start Recorded information

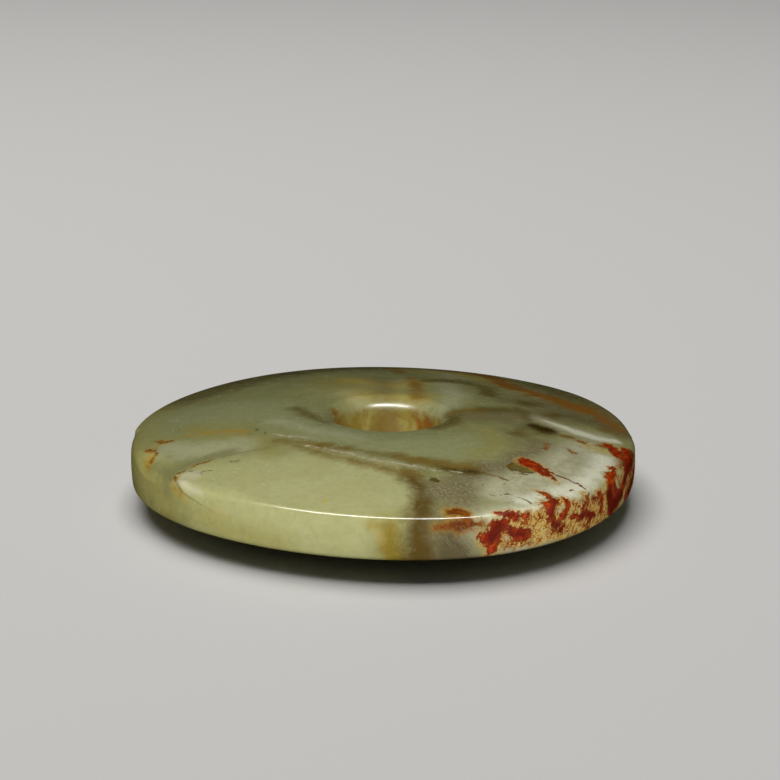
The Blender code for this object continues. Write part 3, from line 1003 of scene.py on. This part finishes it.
striae = cloud(0.26, 2.0, 0.5, 0.0, stretch=12.0, turn=15.0, lift=-52.0, seed=14.0)
wheel_marks = stain("striated", 1.5, (3.0, middle))
colour = tinted(colour, (0.38, 0.35, 0.23), 0.35, times(eased(striae, 0.50, 0.66), wheel_marks))

olive_line = fine_line(
    0.26, 0.16,
    face((0.355, -0.642), (0.395, -0.66), (0.44, -0.68)),
    face((0.46, -0.545), (0.452, -0.585), (0.475, -0.62), (0.515, -0.615)),
    face((0.425, -0.785), (0.45, -0.787)),
    face((0.47, -0.8), (0.495, -0.808), (0.515, -0.832)),
    face((0.375, -0.803), (0.385, -0.806)), least=0.6)
colour = tinted(colour, (0.19, 0.105, 0.012), 0.85, olive_line)

yellow_mark = fine_line(
    0.2, 0.14,
    face((-0.235, -0.885), (-0.222, -0.893)),
    face((-0.225, -0.88), (-0.228, -0.905)),
    face((-0.03, -0.975), (-0.028, -0.985)))
colour = tinted(colour, (0.60, 0.45, 0.06), 0.85, yellow_mark)

smoky = fine_line(
    0.20, 0.16,
    face((-0.745, -0.552), (-0.715, -0.572), (-0.7, -0.59), (-0.688, -0.6)),
    face((-0.7, -0.59), (-0.685, -0.58), (-0.66, -0.582)),
    face((-0.595, -0.52), (-0.575, -0.53), (-0.56, -0.525)),
    face((-0.508, -0.225), (-0.505, -0.25)),
    face((-0.476, -0.265), (-0.474, -0.29)))
smoky_glow = fine_line(
    0.6, 0.6,
    face((-0.508, -0.225), (-0.505, -0.25)),
    face((-0.535, -0.265), (-0.52, -0.28)),
    face((-0.59, -0.525), (-0.565, -0.532)))
colour = tinted(colour, (0.20, 0.19, 0.11), 0.45, smoky_glow)
colour = tinted(colour, (0.10, 0.10, 0.065), 0.9, smoky)

# The whole stone a little uneven, finely and broadly
colour = tinted(colour, (0.05, 0.045, 0.02), 0.10, eased(small, 0.62, 0.35))
links.new(colour, shader.inputs["Base Color"])

# The polish: waxy, duller in the specks and the stains
roughness = eased(middle, 0.3, 0.7, 0.17, 0.27)
roughness = worked('ADD', roughness, times(russet, 0.06))
roughness = worked('ADD', roughness, times(eased(fine, 0.5, 0.75), 0.05))
roughness = worked('ADD', roughness, times(stain("bore", 3.0), 0.16))
links.new(roughness, shader.inputs["Roughness"])

RELIEF_STRENGTH = 0.05
RELIEF_HEIGHT = 0.0001
relief = cloud(2.6, 1.0, 0.4, seed=16.0)
relief = worked('SUBTRACT', relief, times(deep, 0.35))
relief = worked('ADD', relief, times(times(striae, wheel_marks), 5.0))
glitter = stain("speckled", 2.0, (4.0, middle))
relief = worked('ADD', relief, times(times(fine, glitter), 2.0))
bump = nodes.new("ShaderNodeBump")
set_values(bump, {"Strength": RELIEF_STRENGTH, "Distance": RELIEF_HEIGHT})
links.new(relief, bump.inputs["Height"])
links.new(bump.outputs[0], shader.inputs["Normal"])

disc.data.materials.append(jade)
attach(disc, "root")
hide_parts("jade_disc")

# The floor
# A plain pale sheet that the disc lies on, wide enough to fill the view behind it.
FLOOR_SIDE = 8.0
PAPER_COLOUR = (0.66, 0.65, 0.63)
PAPER_ROUGHNESS = 0.8
PAPER_GLINT = 0.2

floor_mesh = bpy.data.meshes.new("pale_floor")
half_side = FLOOR_SIDE / 2
corners = [(x * half_side, y * half_side, 0.0) for x, y in ((-1, -1), (1, -1), (1, 1), (-1, 1))]
floor_mesh.from_pydata(corners, [], [(0, 1, 2, 3)])
floor = bpy.data.objects.new("pale_floor", floor_mesh)
bpy.context.scene.collection.objects.link(floor)
paper = bpy.data.materials.new("pale_paper")
paper.use_nodes = True
set_values(paper.node_tree.nodes["Principled BSDF"], {
    "Base Color": (*PAPER_COLOUR, 1.0),
    "Roughness": PAPER_ROUGHNESS,
    "Specular IOR Level": PAPER_GLINT,
})
floor.data.materials.append(paper)

# The light
# One long soft lamp in front, a bright strip just below it that only glints in the polish, a lamp over the
# floor that lights nothing else, and a dim room round them.
KEY_POWER = 2.35
KEY_SIZE = (0.80, 0.14)
KEY_PLACE = Vector((-0.05, -0.33, 0.30))
GLINT_POWER = 8.0
GLINT_SIZE = (0.62, 0.060)
GLINT_PLACE = Vector((-0.03, -0.36, 0.25))
FLOOR_LIGHT_POWER = 33.0
FLOOR_LIGHT_SIZE = (1.6, 1.6)
FLOOR_LIGHT_PLACE = Vector((-0.3, 0.2, 1.8))
ROOM_LIGHT = 0.06


def soft_lamp(name, where, towards, size, power, lit_object):
    lamp = bpy.data.lights.new(name, 'AREA')
    lamp.shape = 'RECTANGLE'
    lamp.size = size[0]
    lamp.size_y = size[1]
    lamp.energy = power
    holder = bpy.data.objects.new(name, lamp)
    holder.location = where
    holder.rotation_euler = (towards - where).to_track_quat('-Z', 'Y').to_euler()
    bpy.context.scene.collection.objects.link(holder)
    lit = bpy.data.collections.new(name + "_falls_on")
    lit.objects.link(lit_object)
    holder.light_linking.receiver_collection = lit
    return holder


disc_middle = Vector((0.0, 0.0, EDGE_HEIGHT))
soft_lamp("key_light", KEY_PLACE, disc_middle, KEY_SIZE, KEY_POWER, disc)
glint_light = soft_lamp("glint_light", GLINT_PLACE, disc_middle, GLINT_SIZE, GLINT_POWER, disc)
glint_light.visible_diffuse = False
under_floor_light = Vector((FLOOR_LIGHT_PLACE.x, FLOOR_LIGHT_PLACE.y, 0.0))
soft_lamp("floor_light", FLOOR_LIGHT_PLACE, under_floor_light, FLOOR_LIGHT_SIZE, FLOOR_LIGHT_POWER, floor)
floor.visible_glossy = False

world = bpy.data.worlds.new("dim_room")
world.use_nodes = True
set_values(world.node_tree.nodes["Background"], {"Color": (1.0, 1.0, 1.0, 1.0), "Strength": ROOM_LIGHT})
world.cycles_visibility.glossy = False
bpy.context.scene.world = world
bpy.context.scene.view_settings.view_transform = 'Standard'

# The camera
# Set where the photograph's stood: low over the front rim, a long lens half a metre off.
CAMERA_DISTANCE = 9.0 * RADIUS
CAMERA_HEIGHT_ANGLE = 0.321991524
CAMERA_PAN = 0.00108101
CAMERA_TILT = 0.0372086
CAMERA_ROLL = 0.00426311
NEAREST_SEEN = 0.01
SENSOR_WIDTH = 36.0
IMAGE_WIDTH = 780.0
FOCAL_PIXELS = 2239.507

aimed_at = Vector((0.0, 0.0, UNDERSIDE_DROP))
backward = Vector((0.0, -math.cos(CAMERA_HEIGHT_ANGLE), math.sin(CAMERA_HEIGHT_ANGLE)))
stand = aimed_at + CAMERA_DISTANCE * backward
forward = (aimed_at - stand).normalized()
right = Vector((1.0, 0.0, 0.0))
up = right.cross(forward)
forward = (forward + CAMERA_PAN * right + CAMERA_TILT * up).normalized()
right = forward.cross(Vector((0.0, 0.0, 1.0))).normalized()
up = right.cross(forward)
rolled_right = right * math.cos(CAMERA_ROLL) + up * math.sin(CAMERA_ROLL)
rolled_up = up * math.cos(CAMERA_ROLL) - right * math.sin(CAMERA_ROLL)

camera_data = bpy.data.cameras.new("camera")
camera_data.sensor_width = SENSOR_WIDTH
camera_data.lens = FOCAL_PIXELS / IMAGE_WIDTH * SENSOR_WIDTH
camera_data.clip_start = NEAREST_SEEN
camera = bpy.data.objects.new("camera", camera_data)
turn = Matrix((rolled_right, rolled_up, -forward)).transposed().to_4x4()
camera.matrix_world = Matrix.Translation(stand) @ turn
bpy.context.scene.collection.objects.link(camera)
bpy.context.scene.camera = camera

end Recorded information

**Your task**
Exactly as they stand, set down the lines from the top of the data through the line with "0.50, 0.66), wheel_marks))".

**Exercise answer**
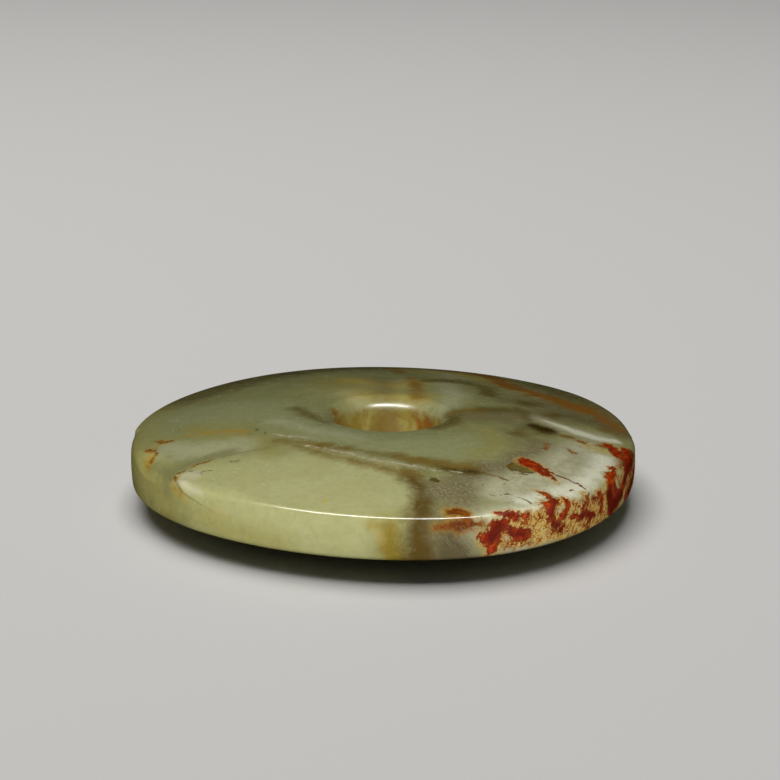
The Blender code for this object continues. Write part 3, from line 1003 of scene.py on. This part finishes it.
striae = cloud(0.26, 2.0, 0.5, 0.0, stretch=12.0, turn=15.0, lift=-52.0, seed=14.0)
wheel_marks = stain("striated", 1.5, (3.0, middle))
colour = tinted(colour, (0.38, 0.35, 0.23), 0.35, times(eased(striae, 0.50, 0.66), wheel_marks))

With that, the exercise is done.